A man born with missing fingers and toes has been left in legal limbo because of a dispute over possible links between his birth defects and an old-fashioned hormone pregnancy test.
Karl Murphy, 36, says he has hit a brick wall in his battle for compensation because no firm scientific connection has been established between the drug Primodos and congenital abnormalities.
This is despite widespread fears over the dosage of Norethisterone used in Primodos, a chemical now used in small doses in the contraceptive pill.
The Government issued an official warning about the drug in 1975 over fears it could cause birth defects. Shortly after, the drug was withdrawn from the UK market.
Medical notes show that Karl's mum, Pamela, was given two tablets of Primodos by her GP in the early 1970s. On the second occasion, Karl was born.
Karl said: "The amount of Norethisterone used in Primodos was the equivalent of one to three packets of contraceptive pills.
"Nowadays, all tablets that contain it warn people not to take it if they are pregnant.
"I'm convinced this is linked to why I was born with no toes on my left foot, one toe missing on my right foot, several missing fingers and part of my lip missing.
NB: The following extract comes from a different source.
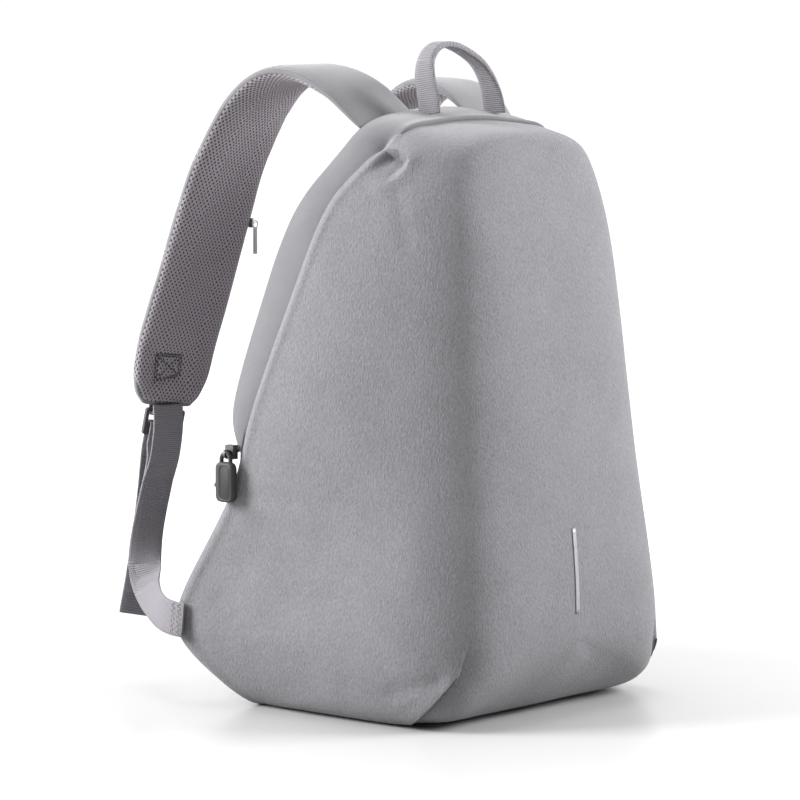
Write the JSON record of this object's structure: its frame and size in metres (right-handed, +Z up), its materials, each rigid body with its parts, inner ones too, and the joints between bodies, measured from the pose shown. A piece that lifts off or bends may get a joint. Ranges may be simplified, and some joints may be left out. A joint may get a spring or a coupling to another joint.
{
  "type": "backpack",
  "caption": "Rear-opening anti-theft day backpack standing on its base: tall soft shell with flared lower wings, rim band, padded arched straps, webbing and a grab handle",
  "frame": {"origin": "on the floor under the middle of the whole bag's bounding box", "axes": "+X the bag's right seen from the front, -Y the front face, +Y the padded back and the straps, +Z up"},
  "size_m": [0.3262, 0.3394, 0.4785],
  "materials": {
    "shell_cloth": "warm mid grey twill-like polyester with a fine crinkled weave, soft sheen",
    "band_knit": "smooth light grey knit",
    "spacer_mesh": "perforated grey spacer mesh",
    "webbing": "ribbed grey webbing",
    "lock_plastic": "matt grey moulded plastic",
    "zip_coil": "dark nylon coil on a tape",
    "dark_metal": "dull grey metal",
    "puller_rubber": "dark grey moulded puller with a recessed face",
    "bright_metal": "plain bright metal",
    "reflective": "light grey reflective tape"
  },
  "bodies": {
    "bag": {"front_shell": "shell_cloth", "rim_band": "band_knit", "back_panel": "spacer_mesh", "strap_cover_left": "band_knit", "strap_cover_right": "band_knit", "strap_mesh_left": "spacer_mesh", "strap_mesh_right": "spacer_mesh", "webbing_left": "webbing", "webbing_right": "webbing", "lock_tab_left": "webbing", "lock_tab_right": "webbing", "ladder_lock_left": "lock_plastic", "ladder_lock_right": "lock_plastic", "grab_handle": "webbing", "zip_chain": "zip_coil", "zip_slider": "dark_metal", "pocket_slider": "bright_metal", "reflective_strip": "reflective"},
    "puller": {"zip_puller": "puller_rubber"},
    "pocket_pull": {"pocket_pull": "bright_metal"}
  },
  "joints": [
    {"name": "puller_swing", "type": "hinge", "parent": "bag", "child": "puller", "pos_m": [-0.1507, 0.03342, 0.18518], "axis": [0, 1, 0], "range_deg": [0, 150]},
    {"name": "pocket_pull_swing", "type": "hinge", "parent": "bag", "child": "pocket_pull", "pos_m": [-0.04776, 0.10505, 0.34497], "axis": [0, -1, 0], "range_deg": [0, 80]}
  ]
}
"When I was growing up other kids used to target me and even now I have to prove myself more than everyone else."
A lengthy legal battle between claimants and the Schering drug firm was eventually discontinued in 1982 and scientists maintain there is no proof that Primodos damaged unborn babies.
But, supported by his wife, Claire, Karl remains undeterred and has set up a campaign on behalf of the estimated 700 UK residents who have a similar condition.
He has even held several meetings with the MP for St Helens South, Shaun Woodward, in a bid to step up his battle for compensation.
Karl, of Longton Lane, Rainhill, who works as a traffic officer for the Highways Agency, added: "I've had to struggle my whole life and it's affected my whole family. I still find it difficult to fasten buttons on my shirts and turn taps on – just normal everyday things."
A spokesman for Bayer PLC, which took over the Schering drug firm which produced Primodos, said: "We sympathise with Mr Murphy, both in relation to his abnormalities and the related difficulties that he continues to face.
"However, based on facts and on the law, we do not accept that Bayer has any case to answer in relation to the marketing of Primodos by Schering and Bayer maintains that Primodos was not responsible for the congenital abnormalities with which Mr Murphy was born."